[START OF DATA]

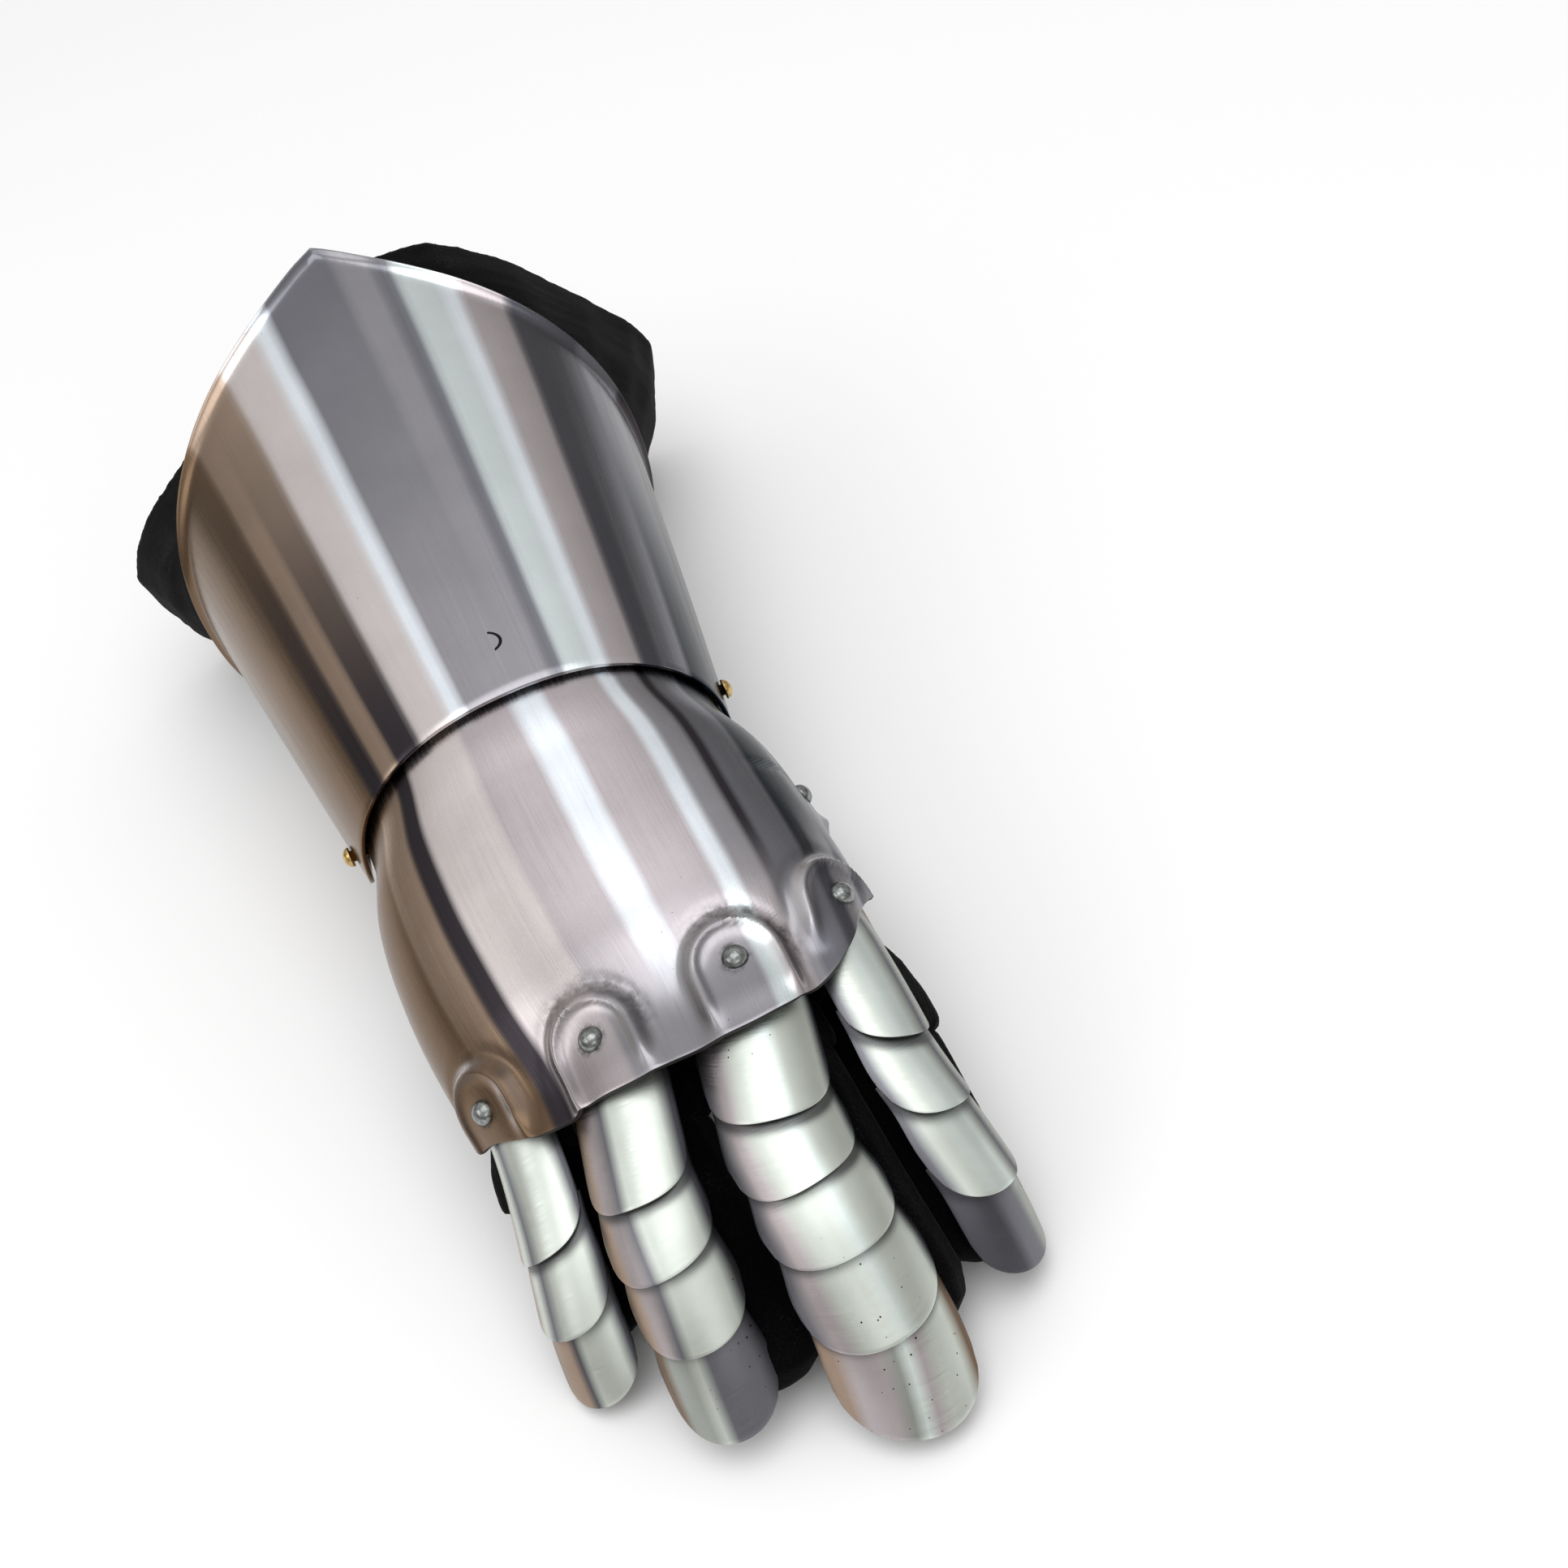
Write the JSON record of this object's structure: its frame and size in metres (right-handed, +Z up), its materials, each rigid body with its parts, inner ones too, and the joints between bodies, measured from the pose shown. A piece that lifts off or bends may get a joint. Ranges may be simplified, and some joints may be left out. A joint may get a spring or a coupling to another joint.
{
  "type": "armoured gauntlet",
  "caption": "Right-hand steel gauntlet: a flared cuff hinged to a knuckled hand plate, overlapping finger lames, and a black suede glove inside.",
  "frame": {"origin": "centre of the bounding box's base, on the surface it rests on", "axes": "+Y from the fingertips to the elbow, +X to the thumb side, +Z up from the palm to the back of the hand"},
  "size_m": [0.182, 0.3728, 0.1281],
  "materials": {
    "cuff_steel": "polished, reflective, lightly satin",
    "plate_steel": "polished, reflective, lightly satin",
    "lame_steel": "satin, brushed across",
    "rivet_steel": "polished domes",
    "rivet_brass": "polished domes",
    "suede": "black suede nap"
  },
  "bodies": {
    "hand": {"little_rivet": "rivet_steel", "little_lame_1": "lame_steel", "little_lame_2": "lame_steel", "little_lame_3": "lame_steel", "ring_rivet": "rivet_steel", "ring_lame_1": "lame_steel", "ring_lame_2": "lame_steel", "ring_lame_3": "lame_steel", "ring_lame_4": "lame_steel", "middle_rivet": "rivet_steel", "middle_lame_1": "lame_steel", "middle_lame_2": "lame_steel", "middle_lame_3": "lame_steel", "middle_lame_4": "lame_steel", "middle_lame_5": "lame_steel", "index_rivet": "rivet_steel", "index_lame_1": "lame_steel", "index_lame_2": "lame_steel", "index_lame_3": "lame_steel", "index_lame_4": "lame_steel", "thumb_rivet": "rivet_steel", "thumb_lame_1": "lame_steel", "thumb_lame_2": "lame_steel", "hand_plate": "plate_steel", "glove_cuff": "suede", "glove_hand": "suede", "glove_little": "suede", "glove_ring": "suede", "glove_middle": "suede", "glove_index": "suede", "glove_thumb": "suede"},
    "cuff": {"cuff_bell": "cuff_steel", "wrist_rivet_little_side": "rivet_brass", "wrist_rivet_thumb_side": "rivet_brass"}
  },
  "joints": [
    {"name": "wrist_pivot", "type": "hinge", "parent": "hand", "child": "cuff", "pos_m": [0, 0.00365, 0.051], "axis": [1, 0, 0], "range_deg": [-7, 1]}
  ]
}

[END OF DATA]

(GIVEN INSTRUCTION) Take every line from the data above that holds "frame" and copy it out.

(SOLUTION TO THE EXERCISE)
Write the JSON record of this object's structure: its frame and size in metres (right-handed, +Z up), its materials, each rigid body with its parts, inner ones too, and the joints between bodies, measured from the pose shown. A piece that lifts off or bends may get a joint. Ranges may be simplified, and some joints may be left out. A joint may get a spring or a coupling to another joint.
  "frame": {"origin": "centre of the bounding box's base, on the surface it rests on", "axes": "+Y from the fingertips to the elbow, +X to the thumb side, +Z up from the palm to the back of the hand"},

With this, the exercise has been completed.